Michael Signer, the Democratic mayor of Charlottesville, Virginia, slammed President Donald Trump's "repeated failure" to condemn white supremacist groups, saying the nation isn't "seeing leadership from the White House" on the issue.

"Look at the campaign he ran. Look at the intentional courting ... on the one hand, of all of these white supremacists, white nationalist groups," Signer said Sunday on CNN's "State of the Union" as he discussed the deadly violence that afflicted his city on Saturday sparked by a "Unite the Right" rally.

"And then look on the other hand at the repeated failure to step up and condemn, denounce, silence, put to bed, all of those different efforts just like we saw yesterday.

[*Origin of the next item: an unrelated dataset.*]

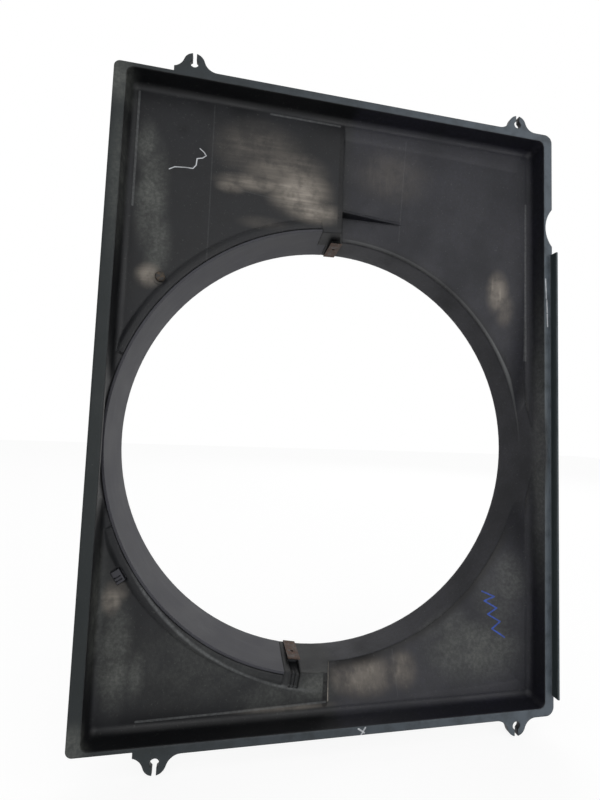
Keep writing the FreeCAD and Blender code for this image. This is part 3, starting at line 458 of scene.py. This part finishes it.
def mouldedRing(look):
    # two greys in large clouds, smears over them, and edges rubbed a little
    material, tree = newMaterial("nylonGlassFilledMattGrey")
    point = millimetres(tree)
    cloudy = mottle(tree, point, *look["cloud"])
    smears = mottle(tree, point, *look["smears"])
    colour = layers(tree, look["grey"], [
        (cloudy, look["light"]),
        (product(tree, smears, look["smearStrength"]), look["smear"]),
        (product(tree, edgeMask(tree, *look["edgeWear"]), look["edgeStrength"]), look["smear"]),
    ])
    rough = addNode(tree, "MapRange", None, {
        "Value": cloudy, **span((0, 1), look["roughness"])})
    finishSurface(tree, look, colour, rough, mottle(tree, point, *look["skin"]))
    return material


dress("half_ring", mouldedRing(ringLook))
print("half ring dressed")

# plate that closes the clip slot from behind, in the shroud's plastic
pocket = {
    "clipAngle": 170.9,            # degrees round the fan's axis, from straight up over the left
    "width": 13.8,                 # mm
    # corners of the bent plate in (radius, depth), mm: a leg along the duct, a leg outwards
    "section": [(228.45, 43.0), (230.3, 23.75), (245.6, 23.75),
                (245.6, 25.6), (232.3, 25.6), (230.4, 43.0)],
}


def slotPocket(look):
    # a closed section in (radius, depth), carried straight across the slot between two flat ends
    angle = math.radians(look["clipAngle"])
    outward = np.array([-math.sin(angle), 0.0, math.cos(angle)])
    across = np.array([math.cos(angle), 0.0, math.sin(angle)])
    rearward = np.array([0.0, 1.0, 0.0])
    plan = np.array(look["section"])
    middle = np.array(fanAxis) + plan[:, :1] * outward + plan[:, 1:] * rearward
    half = look["width"] / 2
    rims = np.vstack([middle - half * across, middle + half * across])
    count = len(plan)
    ring = np.arange(count)
    after = np.roll(ring, -1)
    sides = np.stack([ring, after, after + count, ring + count], axis=1).tolist()
    ends = [[0, 1, 4, 5], [1, 2, 3, 4]]  # one face for each leg
    faces = sides + ends + [[i + count for i in reversed(end)] for end in ends]
    mesh = bpy.data.meshes.new("shroud_clip_pocket")
    mesh.from_pydata((rims * mm).tolist(), [], faces)
    piece = bpy.data.objects.new("shroud_clip_pocket", mesh)
    bpy.context.scene.collection.objects.link(piece)
    bm = bmesh.new()
    bm.from_mesh(mesh)
    bmesh.ops.recalc_face_normals(bm, faces=bm.faces)
    bm.to_mesh(mesh)
    bm.free()
    return piece


slotBox = slotPocket(pocket)
slotBox.data.materials.append(shroudPlastic)
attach(slotBox, "shroud")
print("slot pocket made")

# spring clips: spring steel strip, its phosphate coat rusted through, so brown, dull and pitted
clipLook = {
    "coat": "#37322f",
    "rust": "#54443c",
    "orange": "#6e4c3e",
    "pit": "#1d1513",
    "metallic": 0.3,
    "roughness": (0.55, 0.88),
    "edgeRadius": 0.25,            # mm
    "lift": 0.12,                  # mm, depth of the pits
    "bloom": (5, 0.35, 0.6, 8),    # grain in mm, where the noise is cut, detail
    "flare": (2.2, 0.5, 0.75, 8),
    "pits": (1.2, 0.55, 0.7, 6),
    "pitStrength": 0.7,
}


def rustedSteel(look):
    # coat, rust, orange flares and pits, one over the other
    material, tree = newMaterial("springSteelRusted")
    point = millimetres(tree)
    bloom = mottle(tree, point, *look["bloom"])
    pits = mottle(tree, point, *look["pits"])
    colour = layers(tree, look["coat"], [
        (bloom, look["rust"]),
        (mottle(tree, point, *look["flare"]), look["orange"]),
        (product(tree, pits, look["pitStrength"]), look["pit"]),
    ])
    rough = addNode(tree, "MapRange", None, {
        "Value": bloom, **span((0, 1), look["roughness"])})
    relief = addNode(tree, "Bump", None, {
        "Strength": 1.0, "Distance": look["lift"] * mm, "Height": pits,
        "Normal": roundedNormal(tree, look["edgeRadius"])})
    shader = addNode(tree, "BsdfPrincipled", None, {
        "Base Color": colour, "Metallic": look["metallic"], "Roughness": rough,
        "Normal": relief})
    addNode(tree, "OutputMaterial", None, {"Surface": shader})
    return material


clipSteel = rustedSteel(clipLook)
dress("spring_clip_upper", clipSteel)
dress("spring_clip_lower", clipSteel)
print("clips dressed")

# push rivet: black nylon, caked with brown dirt
rivetLook = {
    "black": "#121213",
    "dirt": "#564a3d",
    "ior": 1.53,
    "specular": 0.4,
    "metallic": 0.0,
    "roughness": (0.5, 0.9),
    "edgeRadius": 0.4,             # mm
    "lift": 0.15,                  # mm, thickness of the dirt
    "cake": (2.6, 0.38, 0.62, 8),  # grain in mm, where the noise is cut, detail
    "cakeStrength": 0.75,
}


def dirtyNylon(look):
    # dirt in lumps over the nylon, rougher and higher where it is thick
    material, tree = newMaterial("nylonPushRivetDirty")
    cake = mottle(tree, millimetres(tree), *look["cake"])
    colour = layers(tree, look["black"], [
        (product(tree, cake, look["cakeStrength"]), look["dirt"])])
    rough = addNode(tree, "MapRange", None, {
        "Value": cake, **span((0, 1), look["roughness"])})
    finishSurface(tree, look, colour, rough, cake)
    return material


dress("push_rivet", dirtyNylon(rivetLook))
print("rivet dressed")

# floor, lamps and world
studio = {
    "floorSide": 12.0,          # metres
    "floorDrop": 0.0005,        # metres under the lowest ear
    "floorGlow": 0.86,          # the plain white part of the floor, the rest shows the shadow
    "floorPaint": "#f4f4f4",    # what the object sees
    "floorShade": "#808080",    # what the camera sees on top of the glow
    "ambient": 0.5,             # world strength on surfaces
    "lamps": {
        "key": {"at": (0.8, -2.6, 0.0), "size": 3.2, "power": 36},
        "fill": {"at": (0.1, -1.7, -0.2), "size": 2.0, "power": 10},
        "rear": {"at": (1.2, 2.2, 1.6), "size": 2.4, "power": 10},
    },
}


def whiteRays(tree):
    # 1 for rays that come from the camera, a glossy surface or a transmission
    seen = addNode(tree, "LightPath", out="Is Camera Ray")
    mirrored = addNode(tree, "LightPath", out="Is Glossy Ray")
    passed = addNode(tree, "LightPath", out="Is Transmission Ray")
    either = addNode(tree, "Math", {"operation": "MAXIMUM"}, {0: seen, 1: mirrored})
    return addNode(tree, "Math", {"operation": "MAXIMUM"}, {0: either, 1: passed})


def makeFloor(look):
    # a square just under the lowest point: white rays see a glow plus a soft shade that keeps
    # the shadow, all others see plain paint
    bottom = cadBox[0].z - look["floorDrop"]
    half = look["floorSide"] / 2
    mesh = bpy.data.meshes.new("studioFloor")
    mesh.from_pydata([(-half, -half, bottom), (half, -half, bottom),
                      (half, half, bottom), (-half, half, bottom)], [], [(0, 1, 2, 3)])
    floor = bpy.data.objects.new("studioFloor", mesh)
    bpy.context.scene.collection.objects.link(floor)
    material, tree = newMaterial("studioFloorWhite")
    paint = addNode(tree, "BsdfDiffuse", None, {"Color": look["floorPaint"]})
    glow = addNode(tree, "Emission", None, {"Color": "#ffffff", "Strength": look["floorGlow"]})
    shade = addNode(tree, "BsdfDiffuse", None, {"Color": look["floorShade"]})
    seen = addNode(tree, "AddShader", None, {0: glow, 1: shade})
    both = addNode(tree, "MixShader", None, {0: whiteRays(tree), 1: paint, 2: seen})
    addNode(tree, "OutputMaterial", None, {"Surface": both})
    mesh.materials.append(material)
    return floor


def makeWorld(look):
    # white for white rays, the ambient strength for all others
    world = bpy.data.worlds.new("studioWorld")
    bpy.context.scene.world = world
    world.use_nodes = True
    tree = world.node_tree
    tree.nodes.clear()
    strength = addNode(tree, "MapRange", None, {
        "Value": whiteRays(tree), **span((0, 1), (look["ambient"], 1.0))})
    backdrop = addNode(tree, "Background", None, {"Color": "#ffffff", "Strength": strength})
    addNode(tree, "OutputWorld", None, {"Surface": backdrop})


def makeLamp(name, look):
    # a round area lamp, turned towards the origin
    lamp = bpy.data.lights.new(name + "Lamp", "AREA")
    lamp.shape, lamp.size = "DISK", look["size"]
    lamp.energy = look["power"]
    lampObject = bpy.data.objects.new(name + "Lamp", lamp)
    bpy.context.scene.collection.objects.link(lampObject)
    lampObject.location = look["at"]
    lampObject.rotation_euler = (-Vector(look["at"])).to_track_quat("-Z", "Y").to_euler()


floor = makeFloor(studio)
makeWorld(studio)
for name, lampLook in studio["lamps"].items():
    makeLamp(name, lampLook)
print("studio lit")

view = {
    "at": (-135.66, -402.26, -27.84),     # mm
    "turn": (93.872, -2.135, -10.644),    # degrees
    "lens": 18.783,                       # mm
    "nearest": 0.01,                      # metres
}
camera = bpy.data.objects.new("camera", bpy.data.cameras.new("camera"))
bpy.context.scene.collection.objects.link(camera)
camera.data.lens = view["lens"]
camera.data.clip_start = view["nearest"]
camera.location = Vector(view["at"]) * mm
camera.rotation_euler = [math.radians(angle) for angle in view["turn"]]
bpy.context.scene.camera = camera
bpy.context.scene.view_settings.view_transform = "Standard"
print("camera set")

This is not hard," he said.

"There are two words that need to be said over and over again ― domestic terrorism and white supremacy," he said.

Speaking on NBC's "Meet the Press," Signer said the views of these "anti-Semites, racists, Aryans, Nazis," and KKK members previously had been kept "in the shadows."

Now, he continued, "they've been given a key and a reason to come into the light."

Charlottesville Mayor Michael Signer spoke out against President Trump's "failure" to denounce racist groups.
NBC
Charlottesville Mayor Michael Signer spoke out against President Trump's "failure" to denounce racist groups.

"There's an old saying, when you dance with the devil, the devil changes you," Signer said, referring to the messaging that marked Trump's presidential bid. "I think he made a choice in that campaign, a very regrettable one, to really go to people's prejudices, to go to the gutter."

He added: "People are dying and I do think it is now on the president and on all of us to say, enough is enough. This movement has run its course."

Three people died Saturday in Charlottesville ― a 32-year-old woman was killed when a car plowed into a crowd of counter-protesters, and two Virginia state troopers on duty perished when their helicopter crashed on the city's outskirts.

Trump, in responding to Saturday's violence, refused to criticize the white supremacist groups who had organized the rally. Instead, he blamed the "hatred, bigotry and violence" that he said was seen on "many sides."

The suspect in the car attack, James Alex Fields Jr., 20, had been photographed earlier in the day holding a white supremacist emblem with the fascist group, Vanguard America. One of Fields' former high school teachers has described him as "infatuated with Nazis" and Adolf Hitler.

Vanguard, in a statement posted to Twitter, said Fields is not one of their members and that shields, featuring their emblem, were handed out to anyone attending the rally.

Trump's presidential campaign had been endorsed by a number of white supremacists, including former KKK leader David Duke, who attended the Charlottesville rally.

In an interview with The Indianapolis Star on Saturday, Duke said the gathering of white supremacists represented "a turning point for the people of this country."

"We are determined to take our country back. We are going to fulfill the promises of Donald Trump. That's what we believed in, that's why we voted for Donald Trump. Because he said he's going to take our country back. That's what we gotta do," he told the Star.

Duke on Saturday later took to Twitter to respond to a tweet by Trump that encouraged everyone to "condemn all that hate stands for."

"I would recommend you take a good look in the mirror & remember it was White Americans who put you in the presidency, not radical leftists," he responded.